[Given request] Every line below is to be quoted exactly, with nothing added or dropped.

[Source data]

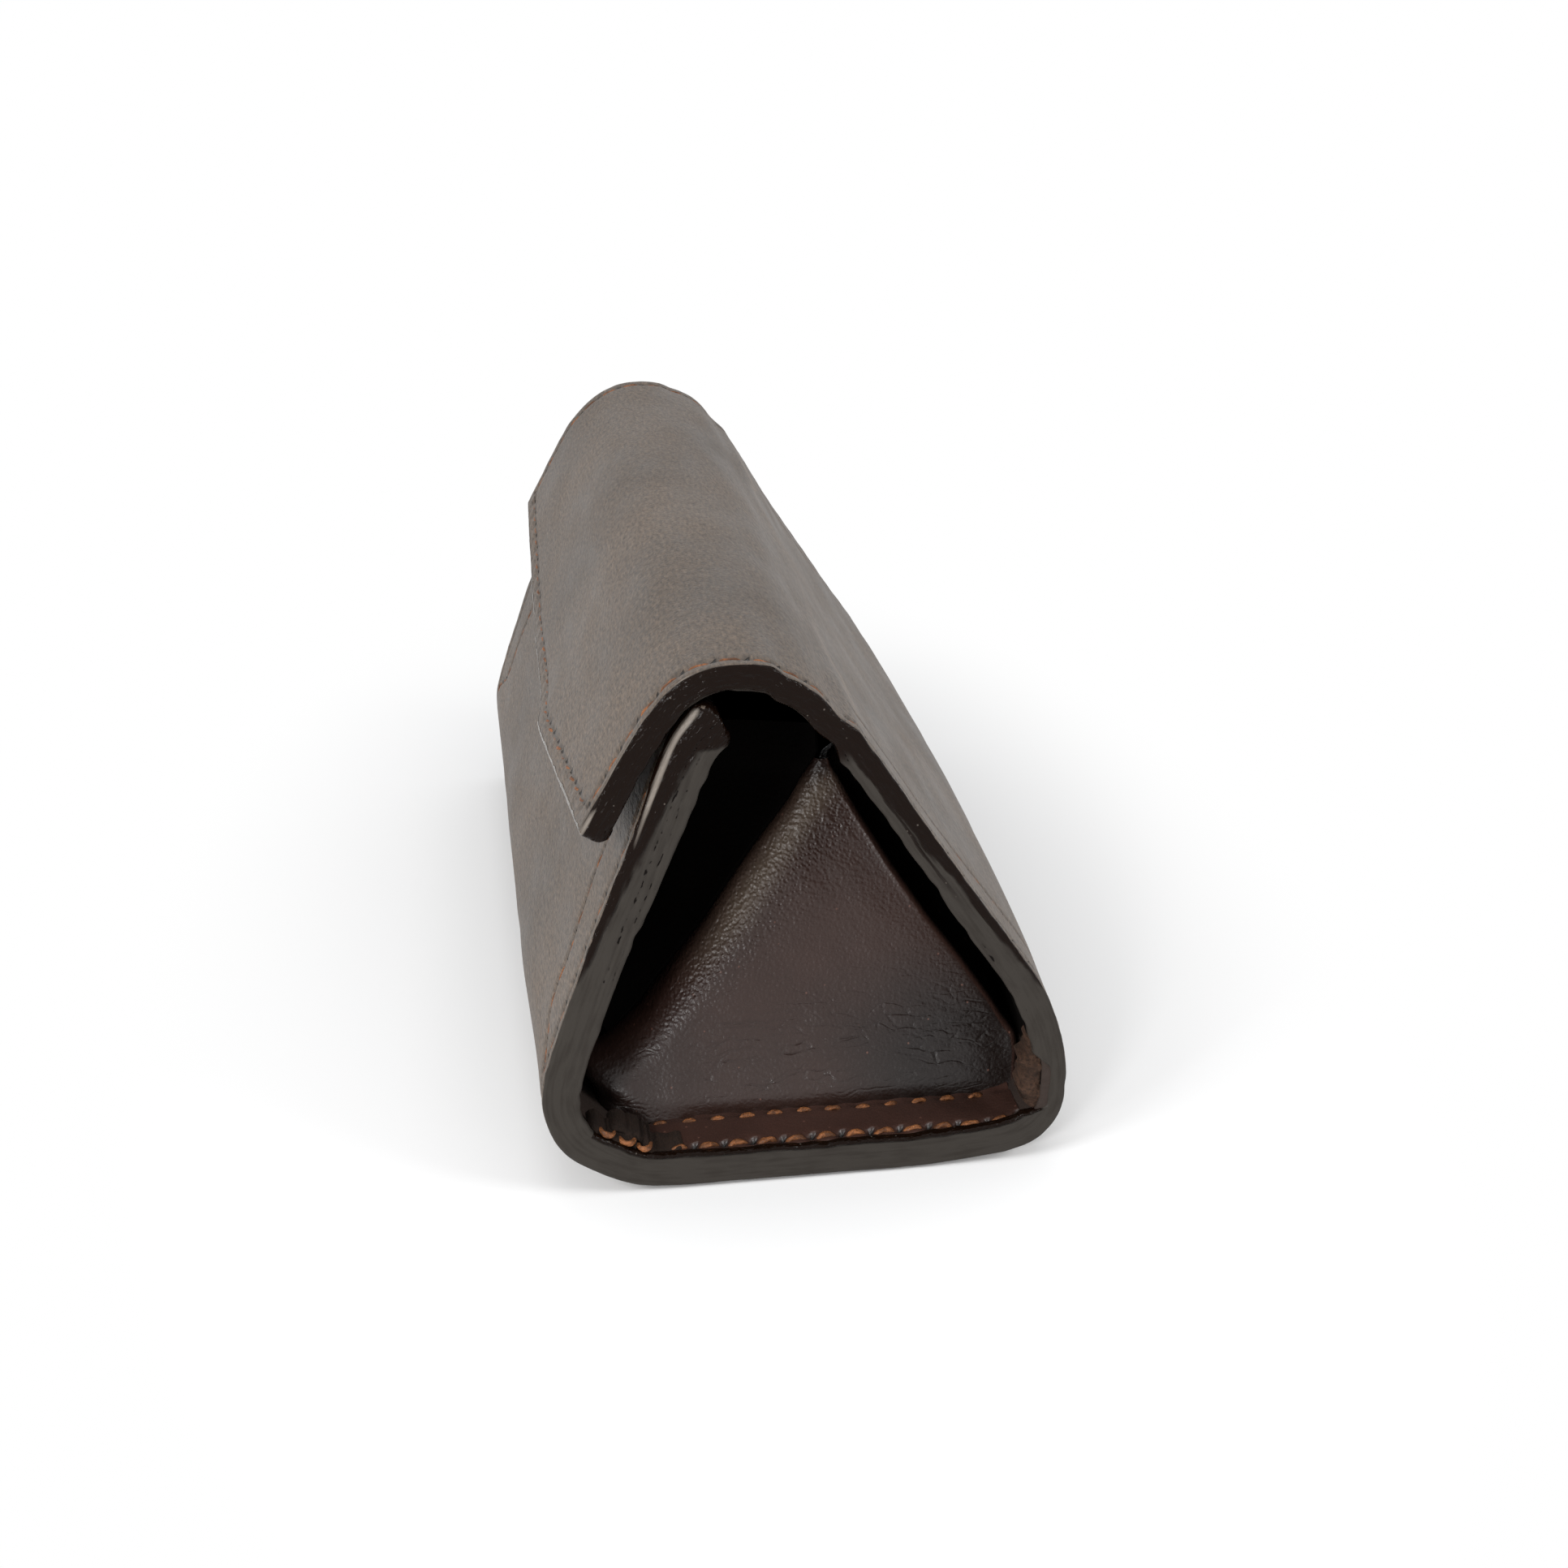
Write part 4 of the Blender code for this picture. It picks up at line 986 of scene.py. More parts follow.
def paint_piece(name, corners, outward_turn, edge_gap_of, shape):
    """Edge paint along a run of cut edges: crowned, lumpy, with pits where the plies meet."""
    path = rounded_path(corners, TIP_ROUND, PAINT_STEP)
    out = outward_turn * outward_normals(path)
    x, s = path.T
    edge_gap = edge_gap_of(x, s)
    thick = edge_thickness(x, s, edge_gap)
    place = s + x
    wave = 0.10 + 0.20 * noise(place, x * 0, 2.6, 33)
    outer = corner_radius(edge_gap, shape)
    covered = step_up(outer, CORNER_ROUND + 0.1, CORNER_ROUND + 0.7)
    start = np.radians(38 - 38 * covered + 12 * noise(place, x * 0, 1.6, 32))
    u, d = paint_profile(thick, outer, inner_radius(edge_gap), np.maximum(start, 0), wave)
    share = np.clip(d / thick[:, None], 0, 1)
    shown = step_up(u, -0.5, 0.0)
    place = place[:, None]
    run = np.broadcast_to(s[:, None], u.shape)
    # the crown, a lip at the lining round the bottom, and lumps where the gloss is left
    crown = 0.08 * (1 - (2 * share - 1) ** 2)
    lip = step_up(share, 0.87, 0.93) * ((run > 66) & (run < 141))
    glossy = np.maximum(1 - worn_share(s[:, None], d, place), lip)
    lumps = 0.05 * noise(place, d, 2.1, 34) + 0.035 * noise(place, d, 0.8, 35)
    lumps = lumps * (0.35 + 0.65 * glossy)
    # the seams between the plies, faint low down, and a ridge on the upper back wall
    sewn = step_up(thick, 4.0, 4.5)[:, None]
    waver = 0.14 * noise(place, 0 * place, 3.0, 37)
    low = step_up(run, 30, 44) * (1 - step_up(run, 150, 170))
    pits = 0.5 + 0.5 * noise(place, d * 0, 0.8, 36)
    first_seam = bell(d, WALL + waver, 0.20)
    second_seam = 0.9 * bell(d, WALL + 1.15 + waver, 0.16) * (run < 60)
    seam = sewn * (first_seam + second_seam) * (1 - 0.8 * low)
    ridge = 0.16 * bell(d, 2.05 + waver, 0.22) * ((run > 165) & (run < S_FLAP_HINGE - 6))
    u = u + shown * (crown + lumps + ridge + 0.10 * lip - 0.22 * seam * pits)
    points = wall(x[:, None] + out[:, :1] * u, s[:, None] + out[:, 1:] * u, d)
    # painted highlights: pale on the front wall's nose, along the flap's outer corner and at its tip
    nose = bell(d, 0.75, 0.55) * step_up(run, -6.5, -4) * (1 - step_up(run, 2, 26))
    line = 0.75 * (1 - step_up(d, 0.10, 0.34)) * step_up(run, 226, 236)
    tip = 0.8 * bell(d, 0.5, 0.5) * step_up(run, 257, 261)
    rubbed = np.maximum(np.maximum(nose, line), tip) * step_up(u, -1.6, -0.9)
    fields = {"skin": np.stack([np.broadcast_to(place, u.shape), d, u], -1), "worn": 1 - glossy,
              "seam": seam * (0.45 + 0.55 * pits), "rubbed": rubbed}
    return make_piece(name, [(points, ring_faces(*u.shape), fields)], material_for(edge_paint), 70)

# Gussets: floor flange, leaning face with a rolled left side, pleat and wall flanges

# Top of the floor flange, how far from the cut end it turns up into the face, and the face's lean
FLOOR_TOP = WALL + 0.3 + GUSSET_PLY
CREASE = 10.8
FACE_LEAN = math.radians(24.4)

# Left and right side of the face by height, and where its mesh starts and ends
LEFT_Z = (6.0, 8.1, 10.0, 12.5, 18.0, 24.1, 29.1, 35.1, 40.7, 44.7, 51.6)
LEFT_Y = (-29.0, -30.8, -31.0, -27.6, -21.6, -15.9, -11.2, -6.5, -1.6, 2.0, 6.6)
RIGHT_Z = (5.0, 9.5, 11.6, 16.7, 22.9, 28.6, 35.4, 42.7, 49.9, 51.6)
RIGHT_Y = (32.4, 33.0, 32.9, 30.0, 25.7, 21.3, 16.7, 12.2, 8.1, 7.8)
FACE_FOOT = 4.6
FACE_TOP = 50.6

# How far behind the face a pleat's valley lies, and the furthest from the cut end that it may
PLEAT_DEPTH = 17.0
DEEPEST = 40.0

# The rolled side of the face: how far its tight roll turns from the flat, and the radius of the slow
# curve that follows
ROLL_BEND = math.radians(32)
SLOW_ROLL = 11.0

# Columns of the face's mesh: round the roll, over the flat, round the fold and back along the pleat.
# What the eye sees of them starts inside the roll and ends with the flat
ROLL_COLUMNS = 16
FLAT_COLUMNS = 76
FOLD_COLUMNS = 8
PLEAT_COLUMNS = 8
SHOWN_FROM = 6
SHOWN_TO = ROLL_COLUMNS + FLAT_COLUMNS

# The floor flange: its ends, where its right end starts to lift and by how much, its row of stitches
# by the cut end, where that row starts and ends, and the width of its mesh's columns
FLOOR_LEFT = -21.6
FLOOR_RIGHT = 31.0
LIFT_FROM = 26.5
FLANGE_RISE = 1.1
FLOOR_ROW = 2.2
FLOOR_ROW_START = -20.4
FLOOR_ROW_END = 30.4
FLOOR_STEP = 0.25

# Slices of the leather's pattern that the sheets take, the far end's mirrored
FACE_SLICE, FLOOR_SLICE, FLANGE_SLICE, LEAF_SLICE, TAG_SLICE = 40, 70, 90, 110, 130


def face_sides(z):
    """Left and right side of the leaning face at a height."""
    return float(np.interp(z, LEFT_Z, LEFT_Y)), float(np.interp(z, RIGHT_Z, RIGHT_Y))


def roll_radius(z, wide):
    """Radius of the face's rolled left side: slack low down, tight near the top."""
    return min(float(np.interp(z, (8, 20, 28, 36, 50), (4.2, 4.0, 2.8, 1.8, 1.6))), 0.3 * wide)


def slow_radius(wide):
    """Radius of the slow curve from the roll to the flat of the face."""
    return min(SLOW_ROLL, 0.6 * wide)


def face_inset(z):
    """How far the leaning face lies inside the cut end at a height."""
    return CREASE + (z - FLOOR_TOP) * math.tan(FACE_LEAN)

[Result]
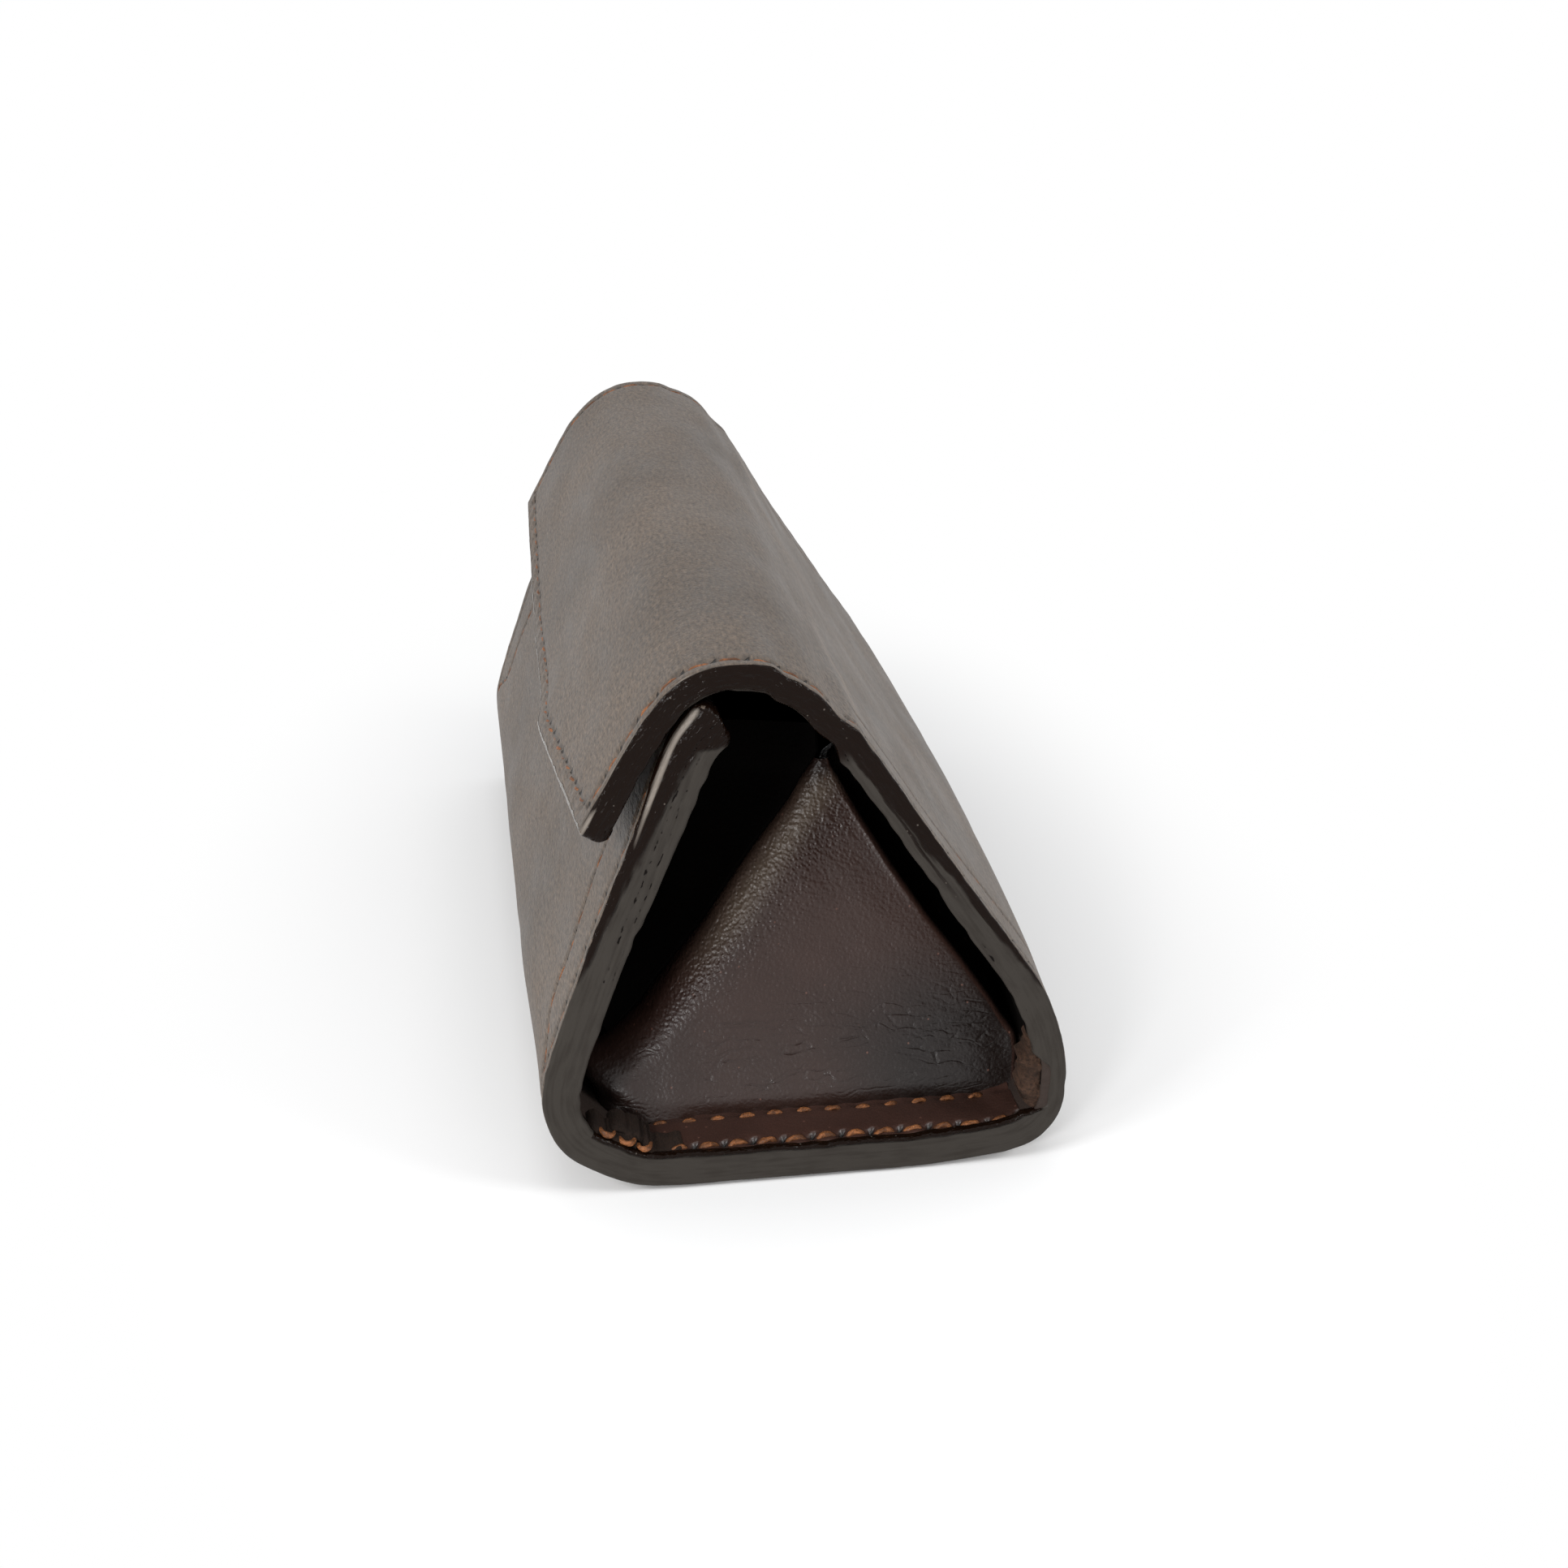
Write part 4 of the Blender code for this picture. It picks up at line 986 of scene.py. More parts follow.
def paint_piece(name, corners, outward_turn, edge_gap_of, shape):
    """Edge paint along a run of cut edges: crowned, lumpy, with pits where the plies meet."""
    path = rounded_path(corners, TIP_ROUND, PAINT_STEP)
    out = outward_turn * outward_normals(path)
    x, s = path.T
    edge_gap = edge_gap_of(x, s)
    thick = edge_thickness(x, s, edge_gap)
    place = s + x
    wave = 0.10 + 0.20 * noise(place, x * 0, 2.6, 33)
    outer = corner_radius(edge_gap, shape)
    covered = step_up(outer, CORNER_ROUND + 0.1, CORNER_ROUND + 0.7)
    start = np.radians(38 - 38 * covered + 12 * noise(place, x * 0, 1.6, 32))
    u, d = paint_profile(thick, outer, inner_radius(edge_gap), np.maximum(start, 0), wave)
    share = np.clip(d / thick[:, None], 0, 1)
    shown = step_up(u, -0.5, 0.0)
    place = place[:, None]
    run = np.broadcast_to(s[:, None], u.shape)
    # the crown, a lip at the lining round the bottom, and lumps where the gloss is left
    crown = 0.08 * (1 - (2 * share - 1) ** 2)
    lip = step_up(share, 0.87, 0.93) * ((run > 66) & (run < 141))
    glossy = np.maximum(1 - worn_share(s[:, None], d, place), lip)
    lumps = 0.05 * noise(place, d, 2.1, 34) + 0.035 * noise(place, d, 0.8, 35)
    lumps = lumps * (0.35 + 0.65 * glossy)
    # the seams between the plies, faint low down, and a ridge on the upper back wall
    sewn = step_up(thick, 4.0, 4.5)[:, None]
    waver = 0.14 * noise(place, 0 * place, 3.0, 37)
    low = step_up(run, 30, 44) * (1 - step_up(run, 150, 170))
    pits = 0.5 + 0.5 * noise(place, d * 0, 0.8, 36)
    first_seam = bell(d, WALL + waver, 0.20)
    second_seam = 0.9 * bell(d, WALL + 1.15 + waver, 0.16) * (run < 60)
    seam = sewn * (first_seam + second_seam) * (1 - 0.8 * low)
    ridge = 0.16 * bell(d, 2.05 + waver, 0.22) * ((run > 165) & (run < S_FLAP_HINGE - 6))
    u = u + shown * (crown + lumps + ridge + 0.10 * lip - 0.22 * seam * pits)
    points = wall(x[:, None] + out[:, :1] * u, s[:, None] + out[:, 1:] * u, d)
    # painted highlights: pale on the front wall's nose, along the flap's outer corner and at its tip
    nose = bell(d, 0.75, 0.55) * step_up(run, -6.5, -4) * (1 - step_up(run, 2, 26))
    line = 0.75 * (1 - step_up(d, 0.10, 0.34)) * step_up(run, 226, 236)
    tip = 0.8 * bell(d, 0.5, 0.5) * step_up(run, 257, 261)
    rubbed = np.maximum(np.maximum(nose, line), tip) * step_up(u, -1.6, -0.9)
    fields = {"skin": np.stack([np.broadcast_to(place, u.shape), d, u], -1), "worn": 1 - glossy,
              "seam": seam * (0.45 + 0.55 * pits), "rubbed": rubbed}
    return make_piece(name, [(points, ring_faces(*u.shape), fields)], material_for(edge_paint), 70)

# Gussets: floor flange, leaning face with a rolled left side, pleat and wall flanges

# Top of the floor flange, how far from the cut end it turns up into the face, and the face's lean
FLOOR_TOP = WALL + 0.3 + GUSSET_PLY
CREASE = 10.8
FACE_LEAN = math.radians(24.4)

# Left and right side of the face by height, and where its mesh starts and ends
LEFT_Z = (6.0, 8.1, 10.0, 12.5, 18.0, 24.1, 29.1, 35.1, 40.7, 44.7, 51.6)
LEFT_Y = (-29.0, -30.8, -31.0, -27.6, -21.6, -15.9, -11.2, -6.5, -1.6, 2.0, 6.6)
RIGHT_Z = (5.0, 9.5, 11.6, 16.7, 22.9, 28.6, 35.4, 42.7, 49.9, 51.6)
RIGHT_Y = (32.4, 33.0, 32.9, 30.0, 25.7, 21.3, 16.7, 12.2, 8.1, 7.8)
FACE_FOOT = 4.6
FACE_TOP = 50.6

# How far behind the face a pleat's valley lies, and the furthest from the cut end that it may
PLEAT_DEPTH = 17.0
DEEPEST = 40.0

# The rolled side of the face: how far its tight roll turns from the flat, and the radius of the slow
# curve that follows
ROLL_BEND = math.radians(32)
SLOW_ROLL = 11.0

# Columns of the face's mesh: round the roll, over the flat, round the fold and back along the pleat.
# What the eye sees of them starts inside the roll and ends with the flat
ROLL_COLUMNS = 16
FLAT_COLUMNS = 76
FOLD_COLUMNS = 8
PLEAT_COLUMNS = 8
SHOWN_FROM = 6
SHOWN_TO = ROLL_COLUMNS + FLAT_COLUMNS

# The floor flange: its ends, where its right end starts to lift and by how much, its row of stitches
# by the cut end, where that row starts and ends, and the width of its mesh's columns
FLOOR_LEFT = -21.6
FLOOR_RIGHT = 31.0
LIFT_FROM = 26.5
FLANGE_RISE = 1.1
FLOOR_ROW = 2.2
FLOOR_ROW_START = -20.4
FLOOR_ROW_END = 30.4
FLOOR_STEP = 0.25

# Slices of the leather's pattern that the sheets take, the far end's mirrored
FACE_SLICE, FLOOR_SLICE, FLANGE_SLICE, LEAF_SLICE, TAG_SLICE = 40, 70, 90, 110, 130


def face_sides(z):
    """Left and right side of the leaning face at a height."""
    return float(np.interp(z, LEFT_Z, LEFT_Y)), float(np.interp(z, RIGHT_Z, RIGHT_Y))


def roll_radius(z, wide):
    """Radius of the face's rolled left side: slack low down, tight near the top."""
    return min(float(np.interp(z, (8, 20, 28, 36, 50), (4.2, 4.0, 2.8, 1.8, 1.6))), 0.3 * wide)


def slow_radius(wide):
    """Radius of the slow curve from the roll to the flat of the face."""
    return min(SLOW_ROLL, 0.6 * wide)


def face_inset(z):
    """How far the leaning face lies inside the cut end at a height."""
    return CREASE + (z - FLOOR_TOP) * math.tan(FACE_LEAN)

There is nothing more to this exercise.